Тот, кто по этому пути проехал бы летом, несмотря на все его неудобства и опасности, мог бы заметить дивные красоты сих мест; мне было не до того: я был в совершенном отчаянии и почти беспамятстве. Одна неприступная громада служила подножием другой, и мне казалось, что я достигаю до небес; я был выше того, что так называют, и у ног моих мог бы видеть облака, если б не везде было ясно. Изредка попадались мне равнины, длиною с версту или немного более; тогда не имел я нужды каблуками возбуждать к быстроте спасительную под собой скотину: над пропастями с осторожностью переступая нога за ногу, тут, как бы понимая меня, принималась она скакать во всю прыть.

Беда одна никогда не приходит. Васильчиков взял с собою единственного бурята, который немного знал по-русски, и я с моими спутниками мог объясняться только пантомимой. Второпях, уже верно неумышленно, служитель его захватил всё съестное, запасенное нами, частью в Кяхте, частью в Харацайской крепости, вареное и жареное мясо, вино, хлеб и сухари. Под именем станций в тридцати пяти, иногда в сорока верстах одна от другой, построены были юрты, то есть осмиугольные бревенчатые избы без печей, с широким отверстием посреди крыши; при них находились проводники и лошади. Самые монгольские названия их пугали слух: Укыр Полон, Баян Хусун, Шара Озорга, Мондокуль. На них надеялся я немного утолить свой голод. Что же ели сии несчастные? Баранье сало, да кирпичный чай! [99] У меня вся внутренность поворотилась. Только по две таковых станций в состоянии был я сделать в один день и по ночам останавливался в юртах; а в них что за ужас и что за мерзость! Я ложился на нары, подле стены, которая была не законопачена, ибо не было возможности приблизиться к пылающему посередине костру: вокруг него сидели на корточках буряты обоего пола, старые и малые, закопченные, совсем нагишом, с овчинным тулупом на плечах и за спиною. Простите мне, чувствительный читатель; их главное занятие состояло тут в ловле насекомых, коими наполнена была их одежда.

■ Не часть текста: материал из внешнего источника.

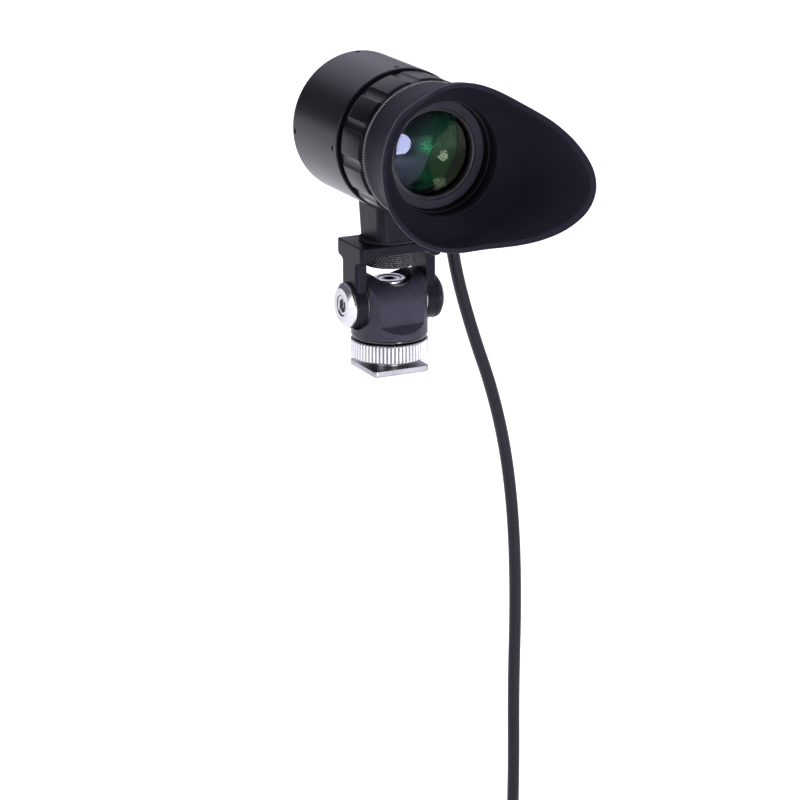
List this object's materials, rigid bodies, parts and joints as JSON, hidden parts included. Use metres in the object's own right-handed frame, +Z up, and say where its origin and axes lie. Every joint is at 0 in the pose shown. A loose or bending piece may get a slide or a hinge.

Итак, почти четверо суток, ни одной минуты не подышав теплым воздухом, ничего не евши, изнуренный, разбитый, полузамерзший, наконец 27-го числа, в вечеру почуял я берег. Десять верст не доезжая Тункинского острога, открылись мне ровное место и глубокий снег. Он один светлелся в темноте, а я с остервенением, безжалостно толкал под бока бедную лошадь свою и мчался во весь опор по узкой дороге. Напрасно кричал мне берейтор Гаврила, что я сломаю себе шею: я не слушал его, и мои спутники должны были за мной следовать. Три раза измученный конь, на всём скаку, падаль на колена, а я ему через голову; но всякое падение оканчивалось счастливо: теплая шинель, шуба, халат и прочее и прочее, во что я был закутан, превратили меня в подушку, и меня бросало на снег.